** Begin **

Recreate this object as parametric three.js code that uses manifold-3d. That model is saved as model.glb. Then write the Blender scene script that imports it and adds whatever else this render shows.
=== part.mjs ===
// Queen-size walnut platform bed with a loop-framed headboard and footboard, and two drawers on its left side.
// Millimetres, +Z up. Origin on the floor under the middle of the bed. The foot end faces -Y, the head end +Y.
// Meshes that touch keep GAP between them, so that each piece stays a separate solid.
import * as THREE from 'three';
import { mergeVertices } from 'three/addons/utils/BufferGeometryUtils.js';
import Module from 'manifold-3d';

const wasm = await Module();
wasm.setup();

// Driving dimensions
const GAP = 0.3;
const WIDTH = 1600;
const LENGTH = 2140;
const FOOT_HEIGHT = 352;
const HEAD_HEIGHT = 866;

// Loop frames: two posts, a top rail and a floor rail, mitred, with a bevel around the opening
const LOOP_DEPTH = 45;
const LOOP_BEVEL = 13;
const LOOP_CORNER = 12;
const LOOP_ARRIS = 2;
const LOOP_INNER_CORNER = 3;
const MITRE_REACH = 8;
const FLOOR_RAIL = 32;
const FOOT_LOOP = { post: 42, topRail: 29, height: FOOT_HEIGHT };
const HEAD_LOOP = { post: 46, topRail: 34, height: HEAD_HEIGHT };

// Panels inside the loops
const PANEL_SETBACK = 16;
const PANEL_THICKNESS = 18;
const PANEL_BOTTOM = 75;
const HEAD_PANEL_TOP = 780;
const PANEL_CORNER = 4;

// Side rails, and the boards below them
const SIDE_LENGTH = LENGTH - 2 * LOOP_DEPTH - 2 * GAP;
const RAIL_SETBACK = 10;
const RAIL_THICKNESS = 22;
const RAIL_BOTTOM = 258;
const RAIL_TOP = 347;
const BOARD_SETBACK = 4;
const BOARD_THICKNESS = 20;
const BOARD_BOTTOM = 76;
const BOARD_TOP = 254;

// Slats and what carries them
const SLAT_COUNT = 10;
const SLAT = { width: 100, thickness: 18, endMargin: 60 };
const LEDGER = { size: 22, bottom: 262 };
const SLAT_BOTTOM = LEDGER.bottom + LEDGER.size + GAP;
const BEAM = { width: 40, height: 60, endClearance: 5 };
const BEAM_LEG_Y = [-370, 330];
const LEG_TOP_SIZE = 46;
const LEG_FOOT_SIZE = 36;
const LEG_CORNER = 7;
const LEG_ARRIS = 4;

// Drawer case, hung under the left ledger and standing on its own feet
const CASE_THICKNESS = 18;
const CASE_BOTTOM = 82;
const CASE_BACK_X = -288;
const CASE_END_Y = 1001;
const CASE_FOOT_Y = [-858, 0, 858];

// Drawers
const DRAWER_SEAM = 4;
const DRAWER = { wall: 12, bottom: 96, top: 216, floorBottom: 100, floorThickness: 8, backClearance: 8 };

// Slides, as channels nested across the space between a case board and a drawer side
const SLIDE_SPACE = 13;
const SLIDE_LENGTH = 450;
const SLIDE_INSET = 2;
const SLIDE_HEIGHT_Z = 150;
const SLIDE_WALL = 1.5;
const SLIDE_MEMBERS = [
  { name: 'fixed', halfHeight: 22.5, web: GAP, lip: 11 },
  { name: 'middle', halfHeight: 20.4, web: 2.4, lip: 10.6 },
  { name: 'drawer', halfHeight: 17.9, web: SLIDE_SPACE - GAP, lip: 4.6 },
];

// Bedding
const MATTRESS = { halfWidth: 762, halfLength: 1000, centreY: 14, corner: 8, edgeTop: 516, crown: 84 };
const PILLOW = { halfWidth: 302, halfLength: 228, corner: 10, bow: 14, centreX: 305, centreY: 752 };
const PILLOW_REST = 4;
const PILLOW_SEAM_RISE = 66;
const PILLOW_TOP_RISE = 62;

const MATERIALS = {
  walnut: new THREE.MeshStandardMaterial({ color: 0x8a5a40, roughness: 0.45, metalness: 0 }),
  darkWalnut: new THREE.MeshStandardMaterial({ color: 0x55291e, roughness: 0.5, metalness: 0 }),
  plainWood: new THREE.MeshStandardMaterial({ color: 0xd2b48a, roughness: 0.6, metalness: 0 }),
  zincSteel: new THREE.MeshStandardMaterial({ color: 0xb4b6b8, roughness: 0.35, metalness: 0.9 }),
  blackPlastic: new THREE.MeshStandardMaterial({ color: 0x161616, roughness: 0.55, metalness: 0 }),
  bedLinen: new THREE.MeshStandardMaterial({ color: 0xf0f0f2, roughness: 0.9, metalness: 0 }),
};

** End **

## WHAT YOU SHOULD DO
Write the whole listing out again. Keep every line exactly as it is.

## ANSWER FOR THIS EXERCISE
Recreate this object as parametric three.js code that uses manifold-3d. That model is saved as model.glb. Then write the Blender scene script that imports it and adds whatever else this render shows.
=== part.mjs ===
// Queen-size walnut platform bed with a loop-framed headboard and footboard, and two drawers on its left side.
// Millimetres, +Z up. Origin on the floor under the middle of the bed. The foot end faces -Y, the head end +Y.
// Meshes that touch keep GAP between them, so that each piece stays a separate solid.
import * as THREE from 'three';
import { mergeVertices } from 'three/addons/utils/BufferGeometryUtils.js';
import Module from 'manifold-3d';

const wasm = await Module();
wasm.setup();

// Driving dimensions
const GAP = 0.3;
const WIDTH = 1600;
const LENGTH = 2140;
const FOOT_HEIGHT = 352;
const HEAD_HEIGHT = 866;

// Loop frames: two posts, a top rail and a floor rail, mitred, with a bevel around the opening
const LOOP_DEPTH = 45;
const LOOP_BEVEL = 13;
const LOOP_CORNER = 12;
const LOOP_ARRIS = 2;
const LOOP_INNER_CORNER = 3;
const MITRE_REACH = 8;
const FLOOR_RAIL = 32;
const FOOT_LOOP = { post: 42, topRail: 29, height: FOOT_HEIGHT };
const HEAD_LOOP = { post: 46, topRail: 34, height: HEAD_HEIGHT };

// Panels inside the loops
const PANEL_SETBACK = 16;
const PANEL_THICKNESS = 18;
const PANEL_BOTTOM = 75;
const HEAD_PANEL_TOP = 780;
const PANEL_CORNER = 4;

// Side rails, and the boards below them
const SIDE_LENGTH = LENGTH - 2 * LOOP_DEPTH - 2 * GAP;
const RAIL_SETBACK = 10;
const RAIL_THICKNESS = 22;
const RAIL_BOTTOM = 258;
const RAIL_TOP = 347;
const BOARD_SETBACK = 4;
const BOARD_THICKNESS = 20;
const BOARD_BOTTOM = 76;
const BOARD_TOP = 254;

// Slats and what carries them
const SLAT_COUNT = 10;
const SLAT = { width: 100, thickness: 18, endMargin: 60 };
const LEDGER = { size: 22, bottom: 262 };
const SLAT_BOTTOM = LEDGER.bottom + LEDGER.size + GAP;
const BEAM = { width: 40, height: 60, endClearance: 5 };
const BEAM_LEG_Y = [-370, 330];
const LEG_TOP_SIZE = 46;
const LEG_FOOT_SIZE = 36;
const LEG_CORNER = 7;
const LEG_ARRIS = 4;

// Drawer case, hung under the left ledger and standing on its own feet
const CASE_THICKNESS = 18;
const CASE_BOTTOM = 82;
const CASE_BACK_X = -288;
const CASE_END_Y = 1001;
const CASE_FOOT_Y = [-858, 0, 858];

// Drawers
const DRAWER_SEAM = 4;
const DRAWER = { wall: 12, bottom: 96, top: 216, floorBottom: 100, floorThickness: 8, backClearance: 8 };

// Slides, as channels nested across the space between a case board and a drawer side
const SLIDE_SPACE = 13;
const SLIDE_LENGTH = 450;
const SLIDE_INSET = 2;
const SLIDE_HEIGHT_Z = 150;
const SLIDE_WALL = 1.5;
const SLIDE_MEMBERS = [
  { name: 'fixed', halfHeight: 22.5, web: GAP, lip: 11 },
  { name: 'middle', halfHeight: 20.4, web: 2.4, lip: 10.6 },
  { name: 'drawer', halfHeight: 17.9, web: SLIDE_SPACE - GAP, lip: 4.6 },
];

// Bedding
const MATTRESS = { halfWidth: 762, halfLength: 1000, centreY: 14, corner: 8, edgeTop: 516, crown: 84 };
const PILLOW = { halfWidth: 302, halfLength: 228, corner: 10, bow: 14, centreX: 305, centreY: 752 };
const PILLOW_REST = 4;
const PILLOW_SEAM_RISE = 66;
const PILLOW_TOP_RISE = 62;

const MATERIALS = {
  walnut: new THREE.MeshStandardMaterial({ color: 0x8a5a40, roughness: 0.45, metalness: 0 }),
  darkWalnut: new THREE.MeshStandardMaterial({ color: 0x55291e, roughness: 0.5, metalness: 0 }),
  plainWood: new THREE.MeshStandardMaterial({ color: 0xd2b48a, roughness: 0.6, metalness: 0 }),
  zincSteel: new THREE.MeshStandardMaterial({ color: 0xb4b6b8, roughness: 0.35, metalness: 0.9 }),
  blackPlastic: new THREE.MeshStandardMaterial({ color: 0x161616, roughness: 0.55, metalness: 0 }),
  bedLinen: new THREE.MeshStandardMaterial({ color: 0xf0f0f2, roughness: 0.9, metalness: 0 }),
};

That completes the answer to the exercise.